Abstract

The life histories of academic fields of study are punctuated by revolutions. The field of southern literary studies has been in the process of such a change over the past several years. Anthologies for classroom use reflect this change by trying to capture commercial value as textbooks of the "new." The South in Perspective (Prentice Hall, 2001), edited by Edward Francisco, Robert Vaughan, and Linda Francisco, is one such anthology; it strives to ride the new wave by redistributing historical periods and shaking up thematic categories. Not all of its revisions are successful. Literary critical activity is another index of change. As the study of literature in general moves from centering on the text to grazing on the context, or the cultural conditions under which texts are produced and in which they have and express meaning, so the study of southern literature (long a bastion of formalist and text-centered criticism) has been shaken up by turns fueled by gender studies, studies in globalization and "new geography," new historicism, and culture studies.
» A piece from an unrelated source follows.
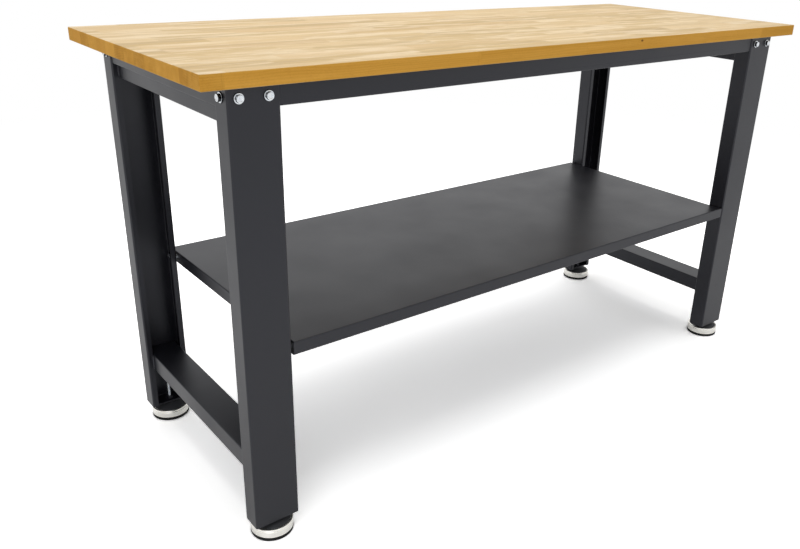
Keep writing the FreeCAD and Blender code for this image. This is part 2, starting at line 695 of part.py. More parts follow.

Houston A. Baker, Jr. and Dana D. Nelson have edited a special issue of American Literature (June 2001; 73:2) subtitled "Violence, the Body, and 'The South,'" which contains several essays calling for and demonstrating new approaches to familiar texts and unfamiliar texts in the frame of southern studies. Sometimes, however, in the drive to be new old wine is funneled into new bottles. A certain critical parallax sometimes obscures the fact that what "old" critics have written is often close to, if not identical to, what the "new" have expressed in the new vocabularies. Still, there are examples of new departures on familiar routes. Houston A. Baker's Turning South Again: Re-thinking Modernism/Re-reading Booker T. (Duke University Press, 2001) re-reads Up from Slavery in the context of Baker's own life as an African American scholar coming of age in the latter half of the twentieth century, and in the harsh current context of social crisis for young African American males who, Baker charges, are ill-served and led by a cadre of conservative African American intellectuals--as the people were by Booker T. Washington in the latter nineteenth century.